EUROPOL'un 2007 raporuna göre "PKK insan ve organ ticareti konusunda Avrupa'da en aktif örgüt. Kaçırılan adam başına PKK 6-7 bin Euro kazanıyor. Terör örgütünün insan kaçakçılığından 100 milyon doları aşkın gelir elde ettiği tahmin ediliyor. PKK kaçakçılığı bizzat kendisi yaparak ya da kaçakçılık yapanlardan vergi alarak iki şekilde kazanç sağlıyor. Europol'ün 2011 tarihli raporunda ise PKK "Avrupa'nın en tehlikeli mafya örgütlenmesi" olarak değerlendiriliyor. "PKK hemen her örgütlü suça karışmaktadır. AB üyelerinden elde edilen bilgiler, PKK/Kongra-Gel'in terör eylemlerinin finansmanı için aktif olarak uyuşturucu ve insan kaçakçılığı, yasadışı göçü kolaylaştırma, kredi kartı kopyalama, kara para aklama ve dolandırıcılık yaptığını göstermektedir."
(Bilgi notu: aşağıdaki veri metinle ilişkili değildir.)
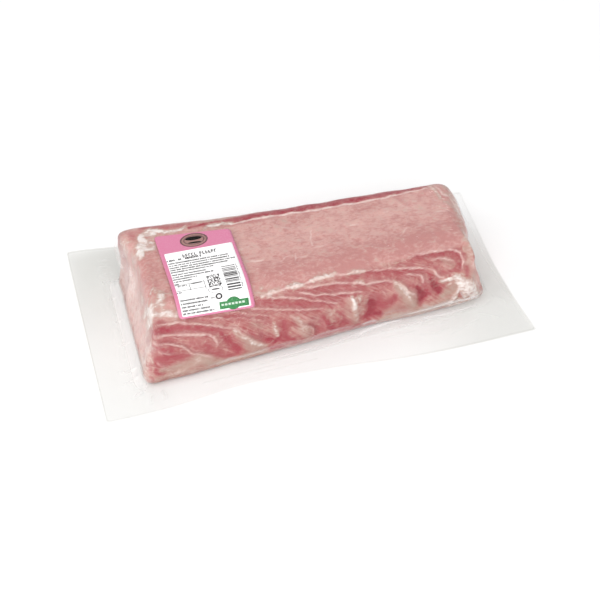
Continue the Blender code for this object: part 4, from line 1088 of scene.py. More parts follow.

Siyasi kaçakların yanı sıra insan ticareti mağdurlarını daha çok 16-25 yaşları arasındaki kadınlar oluşturuyor. Daha çokta kaçak işçiler, kapkaç ustaları, mafya elemanları, masörler, sporcular, tarla işçileri ucuz işgücü olarak bu tacirler yolu ile kaçıyorlar. "Demokratik özerkliği savaşla kazanacağız" diyen bir örgüt işlediği her tür insanlık suçunu vicdanında meşrulaştırabiliyor. Cinayetten, uyuşturucu kaçakçılığına, insan ticaretine, adam kaçırıp haraç kesmeye, her türlü suçu "ulus devlet kurmak" gibi bir amaç içinde mubah gören bir anlayışın siyaset biçimi ne olabilir ki? Ya da gerçekten amaç bu mu?